Japan’s modern travel structure is symbolised by the futuristic bullet trains (shinkansen) that travel at a colossal 200 miles an hour. Seats booked are ‘2nd class reserved’. All trains have moveable seats, which will generally be turned in the direction of travel, but you can move them around to face each other if you wish. Trains stop at each station for a couple of minutes only, so boarding and disembarking will need to be done quickly and efficiently. Train platforms are well marked with what carriage stops where, and there are even lines marked for where you should queue for the door. Many trains do not have a buffet car and whilst there is a food cart that passes through regularly we recommend taking your own snacks and drinks. Carriages are fully air-conditioned and have western bathroom facilities.

Limited Express Trains

The Limited Express trains do not reach the speeds of the bullet train by a long shot, but they stop at only the biggest, most popular stations and are therefore the fastest of the normal-speed trains. Day trains only stop for a few minutes at each stop, so you must be ready to leave the train when it stops at your station. Limited Express trains will normally have Western style toilets.

Pack for the train: Luggage space is very limited on all trains so we use a luggage forwarding service on our group tours, meaning that your luggage gets picked up from your hotel and delivered (usually the next day) to your next hotel. Therefore, you should bring a small overnight bag to carry whatever you need until the following day. There will be a note on your final itinerary as well as the Tour Dossier for which days this applies to.

At time of writing, forwarding your luggage from Tokyo to Kyoto costs 1,900 Yen. This is included on our group tours, however, if you wish to use this service on your private tour/extension, please speak to your guide.

Keeping valuables safe on the train: Carry all valuables with you at all times.

Luggage Forwarding ‘Takuhaibin’ 宅配便

Japan has a convenient and trusted luggage forwarding service called Takuhaibin or Takkyubin (pronounced Ta-Q-Bin) used to avoid carrying heavy luggage onto crowded trains that have limited storage space. This nationwide service will transport your luggage from one hotel to the next, usually by the following day (allow an extra day for islands such as Okinawa and Hokkaido). The price is dependent on the weight and size of the suitcase and the destination it being sent to, but prices tend to average around ¥2,000.00 per suitcase. Look out for the Yellow circle logo with black cat, which is the symbol for the most widespread Takuhaibin company called Yamato Transport.

You may wish to forward your luggage the morning before you leave, so that your luggage will be awaiting your arrival at your next hotel. For either option, you will need to pack a small overnight bag with you. If you are forwarding your luggage to the airport, please allow adequate time for it to arrive prior to your flight.

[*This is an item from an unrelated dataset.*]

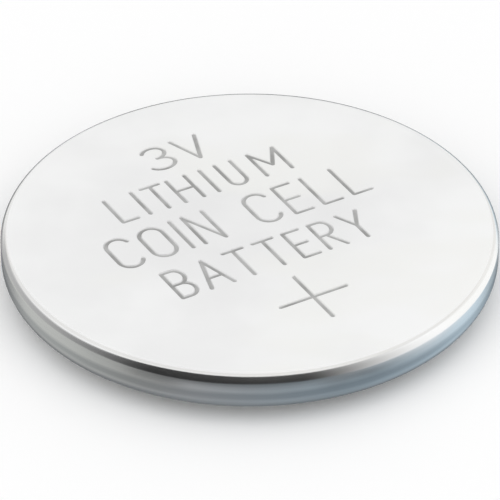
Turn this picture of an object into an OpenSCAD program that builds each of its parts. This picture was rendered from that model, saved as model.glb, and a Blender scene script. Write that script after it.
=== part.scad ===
// Lithium coin cell, 16 mm across and 2 mm high, lying on its negative face.
// Millimetres. +Z is up, and the origin is the middle of the negative face.
// Every piece is a solid of revolution, so each one is drawn as its half section.

/* [Cell] */
// Diameter over the can's wall
cell_d = 16; // [13:0.5:24]
// Height over both faces
cell_h = 2; // [1.9:0.05:3.2]

/* [Positive can] */
// Thickness of the can's sheet
can_t = 0.2; // [0.16:0.01:0.24]
// Outside radius round the positive face
face_edge_r = 0.3; // [0.26:0.01:0.45]
// Outside radius of the bend where the crimp starts
crimp_r = 0.6; // [0.5:0.05:0.7]
// Slope of the crimped lip under the horizontal, in degrees
crimp_slope = 30; // [24:1:36]
// Width of the crimp, from the wall in to the lip's edge
crimp_w = 0.83; // [0.7:0.01:0.95]

/* [Gasket] */
// Thickness between the can's wall and the cap's skirt
gasket_wall_t = 0.3; // [0.24:0.01:0.36]
// Thickness where the lip pinches it on the cap's shoulder
gasket_pinch_t = 0.24; // [0.18:0.01:0.3]
// Thickness under the edge of the cap's skirt
gasket_foot_t = 0.25; // [0.2:0.01:0.3]
// Thickness of the hook inside the cap's skirt
gasket_hook_t = 0.28; // [0.15:0.01:0.4]

/* [Negative cap] */
// Thickness of the cap's sheet
cap_t = 0.2; // [0.16:0.01:0.24]
// How far the negative face stands proud of the can's lip
cap_stand = 0.33; // [0.25:0.01:0.4]
// Outside radius round the negative face
cap_edge_r = 0.35; // [0.28:0.01:0.4]
// Steepness of the step between the negative face and the shoulder, in degrees
step_slope = 80; // [72:1:86]
// Outside radius of the hollow bend between the step and the shoulder
step_hollow_r = 0.1; // [0.06:0.01:0.14]
// Outside radius between the shoulder and the skirt
skirt_r = 0.35; // [0.28:0.01:0.4]
// Width of the open groove between the lip's edge and the step
groove_w = 0.36; // [0.3:0.01:0.45]

/* [Electrodes] */
// Thickness of the lithium disc
lithium_t = 0.35; // [0.25:0.01:0.5]
// Gap from the lithium disc to the start of the cap's bend
lithium_gap = 0.2; // [0.1:0.01:0.5]
// Thickness of the separator cloth
separator_t = 0.2; // [0.12:0.01:0.25]
// Gap between the separator's turned edge and the step
separator_gap = 0.1; // [0.05:0.01:0.2]
// Height of the separator's turned edge over its floor
separator_edge_h = 0.4; // [0.3:0.01:0.5]
// Inside radius between the separator's floor and its turned edge
separator_r = 0.1; // [0.05:0.01:0.15]
// Gap between the pellet and the separator's turned edge
pellet_gap = 0.1; // [0.05:0.01:0.3]
// Bevel round the pressed pellet
pellet_bevel = 0.08; // [0.04:0.01:0.15]
// Thickness of the collector grid
collector_t = 0.1; // [0.06:0.01:0.15]
// Bare border of the pellet round the collector grid
collector_border = 0.7; // [0.4:0.1:1.5]
// Spacing of the collector's wires
collector_pitch = 1; // [0.8:0.1:1.5]
// Width of the collector's wires
collector_wire_w = 0.3; // [0.2:0.01:0.4]
// Width of the collector's solid rim
collector_rim_w = 0.4; // [0.3:0.01:0.6]

/* [Hidden] */
$fn = 144;

// Turn in degrees that one straight piece of a rounded bend covers
bend_step = 10;
// Shortest straight run that the bend over the shoulder may leave on the skirt
skirt_straight_min = 0.04;
cell_r = cell_d / 2;

// Can, drawn along the middle of its sheet
can_wall_r = cell_r - can_t / 2;
can_floor_z = cell_h - can_t;
lip_r = cell_r - crimp_w;
lip_along = dir(crimp_slope);
lip_across = left_of(lip_along);
lip_end = [lip_r, cap_stand] + lip_across * can_t / 2;
lip_corner_z = lip_end.y + (can_wall_r - lip_end.x) * tan(crimp_slope);
can_path = [
    [0, cell_h - can_t / 2],
    [can_wall_r, cell_h - can_t / 2],
    [can_wall_r, lip_corner_z],
    lip_end
];
can_bends = [0, face_edge_r - can_t / 2, crimp_r - can_t / 2, 0];

// Cap, drawn the same way: face, step, shoulder and skirt
skirt_wall_r = cell_r - can_t - gasket_wall_t - cap_t / 2;
skirt_edge_z = can_floor_z - gasket_foot_t;
shoulder_start = lip_end + lip_across * (can_t / 2 + gasket_pinch_t + cap_t / 2);
skirt_corner_z = shoulder_z(skirt_wall_r);
skirt_bend_rise = tan((90 - crimp_slope) / 2);
skirt_bend_limit = (skirt_edge_z - skirt_corner_z - skirt_straight_min) / skirt_bend_rise;
skirt_bend = min(skirt_r - cap_t / 2, skirt_bend_limit);
skirt_foot_z = skirt_corner_z + skirt_bend * skirt_bend_rise;
step_top_r = lip_r - groove_w - cap_t / 2;
step_bottom_r = step_top_r - (shoulder_z(step_top_r) - cap_t / 2) / tan(step_slope);
cap_path = [
    [0, cap_t / 2],
    [step_bottom_r, cap_t / 2],
    [step_top_r, shoulder_z(step_top_r)],
    [skirt_wall_r, skirt_corner_z],
    [skirt_wall_r, skirt_edge_z]
];
cap_bends = [0, cap_edge_r - cap_t / 2, step_hollow_r + cap_t / 2, skirt_bend, 0];
contact_r = step_bottom_r - (cap_edge_r - cap_t / 2) * tan(step_slope / 2);

// Electrodes, stacked between the cap's floor and the can's
lithium_top_z = cap_t + lithium_t;
separator_top_z = lithium_top_z + separator_t;
pellet_top_z = can_floor_z - collector_t;
separator_outer_r = step_inner_r(lithium_top_z) - separator_gap;
pellet_r = separator_outer_r - separator_t - pellet_gap;
collector_r = pellet_r - collector_border;
collector_reach = floor(collector_r / collector_pitch);

// Vectors in the plane of a half section, where x is the radius and y the height
function dir(angle) = [cos(angle), sin(angle)];
function left_of(v) = [-v.y, v.x];
function unit(v) = v / norm(v);
function turned(v, angle) = v.x * dir(angle) + v.y * left_of(dir(angle));
function turn_between(u, v) = atan2(u.x * v.y - u.y * v.x, u * v);
function reversed(list) = [for (i = [len(list) - 1 : -1 : 0]) list[i]];

// Height of the middle of the shoulder's sheet, which lies parallel to the lip
function shoulder_z(r) = shoulder_start.y + (r - shoulder_start.x) * tan(crimp_slope);

// Radius of the step's inside face at a height
function step_inner_r(z) =
    step_bottom_r + (z - cap_t / 2) / tan(step_slope) - cap_t / 2 / sin(step_slope);

// Points round a bend of a sheet's path, held off to the left of its middle line
function bend_points(path, bends, i, off) =
    let (
        u = unit(path[i] - path[i - 1]),
        turn = turn_between(u, path[i + 1] - path[i]),
        side = sign(turn),
        start = path[i] - u * bends[i] * tan(abs(turn) / 2),
        centre = start + side * bends[i] * left_of(u),
        spoke = -side * left_of(u) * (bends[i] - side * off),
        steps = ceil(abs(turn) / bend_step)
    )
    [for (k = [0 : steps]) centre + turned(spoke, turn * k / steps)];

// First and last point of a sheet's path, held off to the left in the same way
function first_point(path, off) = path[0] + left_of(unit(path[1] - path[0])) * off;
function last_point(path, off) =
    let (n = len(path) - 1)
    path[n] + left_of(unit(path[n] - path[n - 1])) * off;

// One side of a sheet from end to end
function sheet_side(path, bends, off) = [
    first_point(path, off),
    for (i = [1 : len(path) - 2]) each bend_points(path, bends, i, off),
    last_point(path, off)
];

// Points of a half circle from one point to another, on the left of the way between them
function bead_points(from, to) =
    let (
        middle = (from + to) / 2,
        steps = ceil(180 / bend_step)
    )
    [for (k = [0 : steps]) middle + turned(from - middle, -180 * k / steps)];

// Solid ring bent from a sheet of even thickness
module bent_sheet(path, bends, thickness) {
    rotate_extrude()
        polygon(concat(
            sheet_side(path, bends, thickness / 2),
            reversed(sheet_side(path, bends, -thickness / 2))
        ));
}

// Drawn steel cup with the positive face on top, and its mouth crimped in under the gasket
module positive_can() {
    color([0.85, 0.85, 0.84])
        bent_sheet(can_path, can_bends, can_t);
}

// Drawn steel cap: negative face, step, sloped shoulder and a skirt that stands in the gasket
module negative_cap() {
    color([0.78, 0.79, 0.80])
        bent_sheet(cap_path, cap_bends, cap_t);
}

// Moulded seal that fills the space between can and cap, hooks round the straight part of the
// skirt, and ends in a round bead at the lip
module gasket() {
    skirt_inner_r = skirt_wall_r - cap_t / 2;
    hook_r = skirt_inner_r - gasket_hook_t;
    lip_inside = last_point(can_path, -can_t / 2);
    color([0.80, 0.80, 0.76])
        rotate_extrude()
            polygon(concat(
                [[hook_r, can_floor_z]],
                bend_points(can_path, can_bends, 1, -can_t / 2),
                bend_points(can_path, can_bends, 2, -can_t / 2),
                bead_points(lip_inside, lip_inside + lip_across * gasket_pinch_t),
                bend_points(cap_path, cap_bends, 3, -cap_t / 2),
                [
                    last_point(cap_path, -cap_t / 2),
                    last_point(cap_path, cap_t / 2),
                    [skirt_inner_r, skirt_foot_z],
                    [hook_r, skirt_foot_z]
                ]
            ));
}

// Disc of lithium pressed on the cap's floor
module lithium_anode() {
    color([0.70, 0.72, 0.74])
        translate([0, 0, cap_t])
            cylinder(h = lithium_t, r = contact_r - lithium_gap);
}

// Dish of cloth whose turned edge keeps the pellet off the cap
module separator() {
    path = [
        [0, lithium_top_z + separator_t / 2],
        [separator_outer_r - separator_t / 2, lithium_top_z + separator_t / 2],
        [separator_outer_r - separator_t / 2, separator_top_z + separator_edge_h]
    ];
    color([0.93, 0.93, 0.91])
        bent_sheet(path, [0, separator_r + separator_t / 2, 0], separator_t);
}

// Pressed pellet of manganese dioxide, bevelled round both edges
module cathode_pellet() {
    color([0.13, 0.13, 0.14])
        rotate_extrude()
            polygon([
                [0, separator_top_z],
                [pellet_r - pellet_bevel, separator_top_z],
                [pellet_r, separator_top_z + pellet_bevel],
                [pellet_r, pellet_top_z - pellet_bevel],
                [pellet_r - pellet_bevel, pellet_top_z],
                [0, pellet_top_z]
            ]);
}

// Grid of thin wires in a solid rim, between the pellet and the can's floor
module cathode_collector() {
    hole = collector_pitch - collector_wire_w;
    open_r = collector_r - collector_rim_w;
    color([0.66, 0.66, 0.67])
        translate([0, 0, pellet_top_z])
            linear_extrude(collector_t)
                difference() {
                    circle(r = collector_r);
                    intersection() {
                        circle(r = open_r);
                        for (i = [-collector_reach : collector_reach])
                            for (j = [-collector_reach : collector_reach])
                                if (norm([i, j]) * collector_pitch < open_r)
                                    translate([i, j] * collector_pitch)
                                        square(hole, center = true);
                    }
                }
}

positive_can();
gasket();
negative_cap();
lithium_anode();
separator();
cathode_pellet();
cathode_collector();
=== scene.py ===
"""Looks of the lithium coin cell: turned steel casing, cut marks, procedural finishes, studio."""

import math

import bmesh
import bpy
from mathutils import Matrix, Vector


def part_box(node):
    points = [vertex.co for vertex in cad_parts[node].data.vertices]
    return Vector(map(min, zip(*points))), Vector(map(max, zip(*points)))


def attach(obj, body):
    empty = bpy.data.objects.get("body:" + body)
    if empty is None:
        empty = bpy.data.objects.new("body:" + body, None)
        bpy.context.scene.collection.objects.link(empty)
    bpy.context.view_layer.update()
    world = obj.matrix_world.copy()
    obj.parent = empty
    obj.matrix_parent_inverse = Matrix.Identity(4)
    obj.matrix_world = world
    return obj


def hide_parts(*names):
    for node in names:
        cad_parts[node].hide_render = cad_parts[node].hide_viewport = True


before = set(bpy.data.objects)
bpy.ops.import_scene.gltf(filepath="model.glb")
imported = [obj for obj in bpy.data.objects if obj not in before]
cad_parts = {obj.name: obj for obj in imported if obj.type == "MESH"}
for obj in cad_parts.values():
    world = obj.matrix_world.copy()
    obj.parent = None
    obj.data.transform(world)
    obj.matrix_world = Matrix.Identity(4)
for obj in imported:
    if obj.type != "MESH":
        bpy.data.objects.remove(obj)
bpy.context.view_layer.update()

MM = 0.001

# Casing, in millimetres, as the solids have it
CAN_T = 0.2
FACE_EDGE_R = 0.3
CRIMP_R = 0.6
CRIMP_SLOPE = math.radians(30)
CRIMP_W = 0.83
GASKET_WALL_T = 0.3
GASKET_PINCH_T = 0.24
GASKET_FOOT_T = 0.25
GASKET_HOOK_T = 0.28
CAP_T = 0.2
CAP_EDGE_R = 0.35
STEP_SLOPE = math.radians(80)
STEP_HOLLOW_R = 0.1
SKIRT_R = 0.35
GROOVE_W = 0.36

CELL_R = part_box("positive_can")[1].x / MM
CELL_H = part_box("positive_can")[1].z / MM
CAP_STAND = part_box("positive_can")[0].z / MM

# Fineness of the turned meshes
ARC_STEP = math.radians(5)
TURN_STEPS = 288
SUPPORT_W = 0.03
SHARP_ANGLE = math.radians(28)

# What counts as on the axis, as facing straight up, and as the height of the face
ON_AXIS = 1e-9
FACING_UP = 0.9999
FACE_GAP = 0.001

# Marks, in millimetres: they are read along a line turned this far from +X
MARK_TURN = math.radians(30)
STROKE_W = 0.15
STROKE_DEPTH = 0.05
STROKE_FLOOR_W = 0.03
STROKE_LEVELS = 5
STROKE_OVERCUT = 0.01
STROKE_END_STEPS = 8
LETTER_ARC_STEP = 12
PLUS_ARM = 1.19
PLUS_AT = (-0.154, -4.27)
MARK_LINES = (
    # text, cap height, gap between letters as a share of it, middle of the baseline
    ("3V", 1.26, 0.28, (-0.016, 4.29)),
    ("LITHIUM", 1.35, 0.42, (-0.22, 2.28)),
    ("COIN CELL", 1.62, 0.28, (-0.02, -0.05)),
    ("BATTERY", 1.46, 0.27, (-0.16, -2.30)),
)
# Pairs of letters that stand closer together or further apart, as a share of the cap height
KERNING = {"LI": -0.08, "IT": -0.15, "TH": -0.20, "UM": 0.06}


def turned(flat, angle):
    """A flat vector turned by an angle."""
    return Vector((
        flat.x * math.cos(angle) - flat.y * math.sin(angle),
        flat.x * math.sin(angle) + flat.y * math.cos(angle),
    ))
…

For Group Tours, any luggage forwarding required is already included. Your National Guide will advise you when you will need to pack an overnight bag, and you will find this information in your final itinerary as well.

For Private Tours and Short Stay Extensions - Please speak to the reception at any of your hotels and they will advise further details including how to use the service, price and approximate transportation time. If your hotel does not offer Takuhaibin, any convenience store nearby will be able to offer the same service.

Hotel reception desks tend to be quite busy in the morning, so we recommend you do the required paper work the night before so you can just drop your bag off in the morning.

For rural areas such as Yudanaka, your luggage may take up to two days to arrive. If you only have a two-night stay, we suggest you pack a small suitcase or bag for those two nights and forward your main luggage to the following hotel.

The following items are prohibited in your luggage for the Takuhaibin service:

  • Any currency, valuable paper, credit and debit cards
  • Toxic or hazardous materials
  • Knives, swords and firearms
  • Manuscripts, film tapes, original drawings
  • Fireworks, flammable goods of any kind
  • Any items that may cause damage to other luggage
  • Total luggage worth more than 300,000yen

Please ensure you do not leave any valuable items in your bag and that you carry your passport with you at all times.